**Dataset extract:**
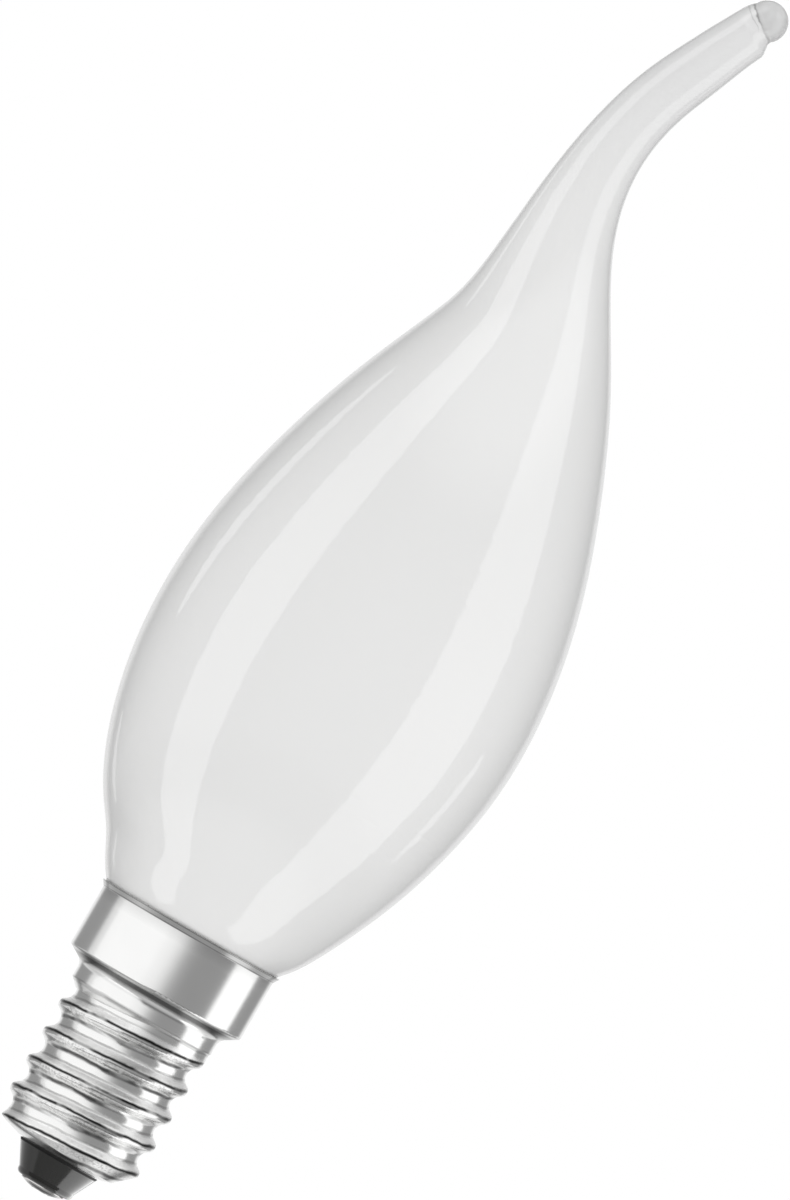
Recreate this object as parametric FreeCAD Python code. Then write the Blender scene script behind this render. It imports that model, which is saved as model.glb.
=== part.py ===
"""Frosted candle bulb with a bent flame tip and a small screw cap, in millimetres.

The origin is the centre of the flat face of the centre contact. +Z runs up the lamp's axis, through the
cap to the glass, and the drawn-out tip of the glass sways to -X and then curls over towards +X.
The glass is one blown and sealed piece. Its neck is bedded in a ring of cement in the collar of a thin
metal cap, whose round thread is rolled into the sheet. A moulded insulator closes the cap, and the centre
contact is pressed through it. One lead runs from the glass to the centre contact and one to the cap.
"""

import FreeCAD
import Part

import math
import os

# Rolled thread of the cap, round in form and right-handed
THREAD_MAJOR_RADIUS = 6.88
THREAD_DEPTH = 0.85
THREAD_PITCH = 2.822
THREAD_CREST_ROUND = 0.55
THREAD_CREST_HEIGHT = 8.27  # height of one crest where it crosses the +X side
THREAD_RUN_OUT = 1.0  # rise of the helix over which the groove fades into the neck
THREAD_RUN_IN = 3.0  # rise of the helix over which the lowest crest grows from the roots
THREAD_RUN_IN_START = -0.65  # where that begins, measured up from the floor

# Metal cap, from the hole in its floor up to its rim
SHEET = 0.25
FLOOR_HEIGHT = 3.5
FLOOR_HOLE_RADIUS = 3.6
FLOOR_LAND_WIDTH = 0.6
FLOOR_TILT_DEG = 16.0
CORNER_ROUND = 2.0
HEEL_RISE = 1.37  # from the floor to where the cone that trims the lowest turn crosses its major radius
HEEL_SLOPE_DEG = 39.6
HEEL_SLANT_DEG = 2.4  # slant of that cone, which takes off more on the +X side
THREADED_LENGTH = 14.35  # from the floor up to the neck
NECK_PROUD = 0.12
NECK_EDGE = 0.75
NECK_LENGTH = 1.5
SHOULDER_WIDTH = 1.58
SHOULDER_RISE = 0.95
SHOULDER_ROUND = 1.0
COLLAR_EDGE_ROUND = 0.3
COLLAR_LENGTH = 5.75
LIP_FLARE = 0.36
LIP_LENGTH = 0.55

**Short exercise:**
Return all of the data exactly as it reads.

**Reply:**
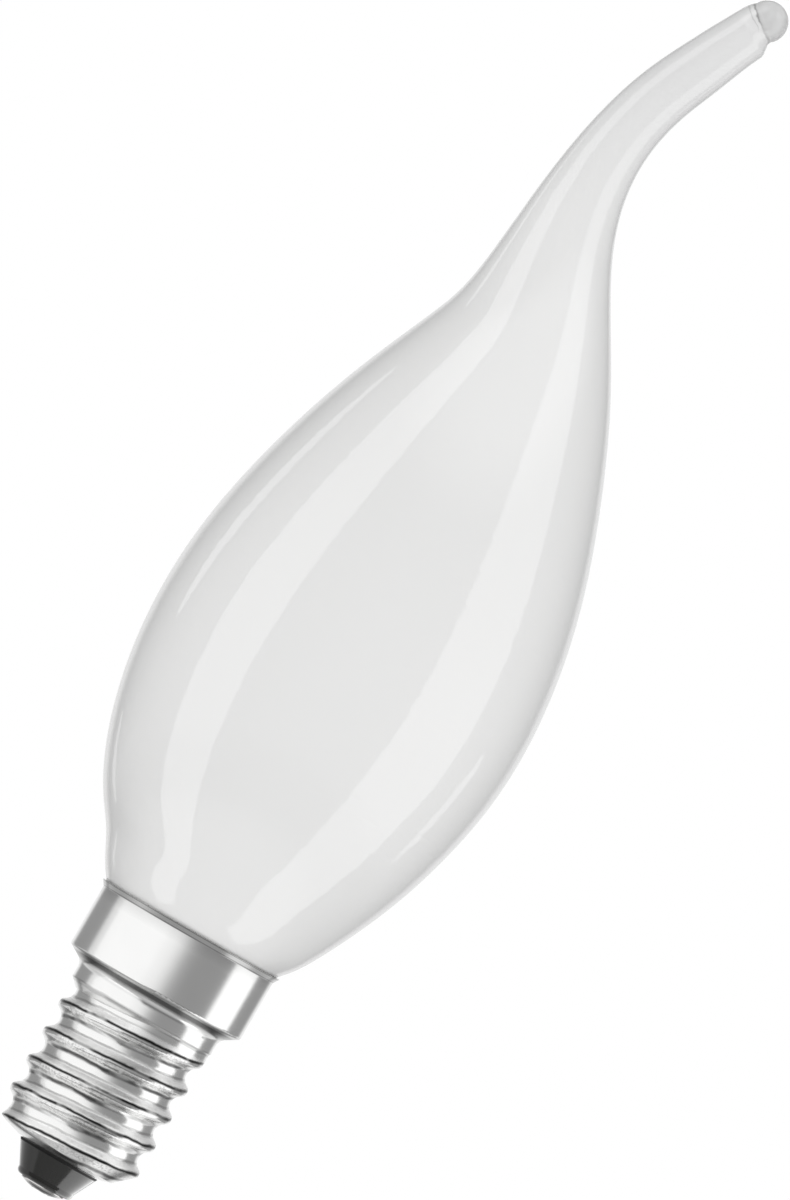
Recreate this object as parametric FreeCAD Python code. Then write the Blender scene script behind this render. It imports that model, which is saved as model.glb.
=== part.py ===
"""Frosted candle bulb with a bent flame tip and a small screw cap, in millimetres.

The origin is the centre of the flat face of the centre contact. +Z runs up the lamp's axis, through the
cap to the glass, and the drawn-out tip of the glass sways to -X and then curls over towards +X.
The glass is one blown and sealed piece. Its neck is bedded in a ring of cement in the collar of a thin
metal cap, whose round thread is rolled into the sheet. A moulded insulator closes the cap, and the centre
contact is pressed through it. One lead runs from the glass to the centre contact and one to the cap.
"""

import FreeCAD
import Part

import math
import os

# Rolled thread of the cap, round in form and right-handed
THREAD_MAJOR_RADIUS = 6.88
THREAD_DEPTH = 0.85
THREAD_PITCH = 2.822
THREAD_CREST_ROUND = 0.55
THREAD_CREST_HEIGHT = 8.27  # height of one crest where it crosses the +X side
THREAD_RUN_OUT = 1.0  # rise of the helix over which the groove fades into the neck
THREAD_RUN_IN = 3.0  # rise of the helix over which the lowest crest grows from the roots
THREAD_RUN_IN_START = -0.65  # where that begins, measured up from the floor

# Metal cap, from the hole in its floor up to its rim
SHEET = 0.25
FLOOR_HEIGHT = 3.5
FLOOR_HOLE_RADIUS = 3.6
FLOOR_LAND_WIDTH = 0.6
FLOOR_TILT_DEG = 16.0
CORNER_ROUND = 2.0
HEEL_RISE = 1.37  # from the floor to where the cone that trims the lowest turn crosses its major radius
HEEL_SLOPE_DEG = 39.6
HEEL_SLANT_DEG = 2.4  # slant of that cone, which takes off more on the +X side
THREADED_LENGTH = 14.35  # from the floor up to the neck
NECK_PROUD = 0.12
NECK_EDGE = 0.75
NECK_LENGTH = 1.5
SHOULDER_WIDTH = 1.58
SHOULDER_RISE = 0.95
SHOULDER_ROUND = 1.0
COLLAR_EDGE_ROUND = 0.3
COLLAR_LENGTH = 5.75
LIP_FLARE = 0.36
LIP_LENGTH = 0.55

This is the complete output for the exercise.